9. Does the API allow reference data updates?
As the systems you target get bigger and bigger, reference data becomes more and more of a challenge, especially when you are integrating System A to System B, rather than User A to System B. You can make User A re-enter information they’ve already entered elsewhere or manually correlate new records to identifiers in System B (as anyone who’s tried to open a new savings account with their bank can attest), but System A and System B are going to need a more resilient method. For a given entity, System A must know System B’s identifier, or how System B correlates to that entity, otherwise you are going to lose referential integrity. In the ideal world, reference entities are managed in one place, and this ‘golden source’ propagates changes to downstream systems throughout the enterprise. If you ever meet anyone who thinks this sounds easy, ask them if they have a global canonical source of country names*.
10. Does the API support asynchronous calls, and if so, how?
For long running transactions, we may well need to tell an API to do something, and then come back some time later to check the results.

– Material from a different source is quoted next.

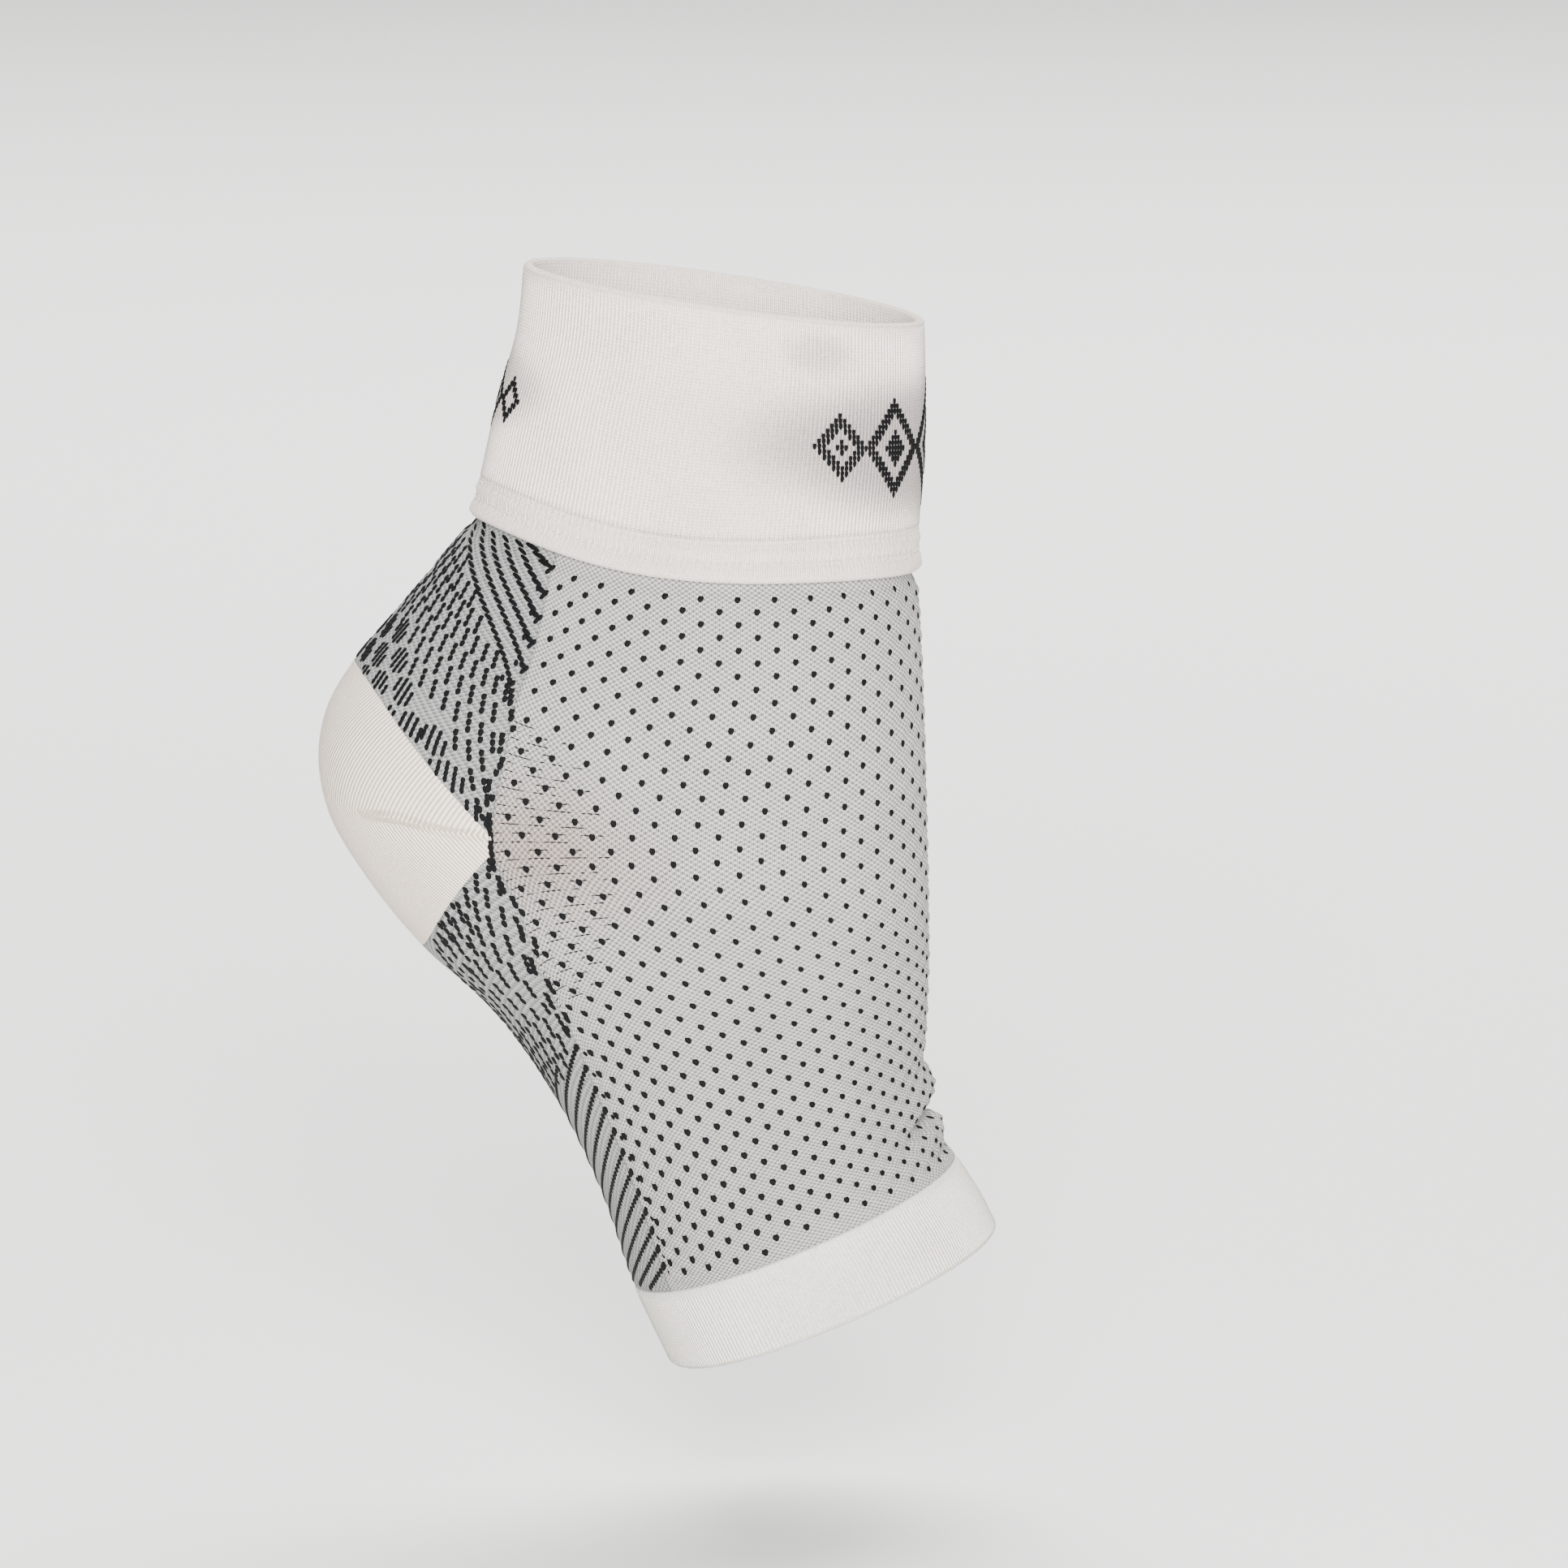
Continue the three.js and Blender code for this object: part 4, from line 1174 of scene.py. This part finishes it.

One way of accomplishing this is with a ‘polling’ architecture. So we make our request, and we are then responsible for monitoring a message queue or a database table for notification of the result. The alternative architecture is to pass in a custom callback on the request side, so that the API itself can call a function when processing is complete. A well known example of this is PayPal, where you pass them a URL they can ‘ping’ when a payment is completed.
In summary, these are all good questions to ask when evaluating an API. Since the exercise of selecting an API usually happens as part of a wider technology decision, you might not get much time to ask them, or to do much about the answers. Inside that context, I’d focus just on the correlation question. It is a fundamental requirement, and coding around a poor or lazy solution is painful and frustrating.
*Don’t ask this in America. A list of US states and ‘Rest of World’ is not the right answer.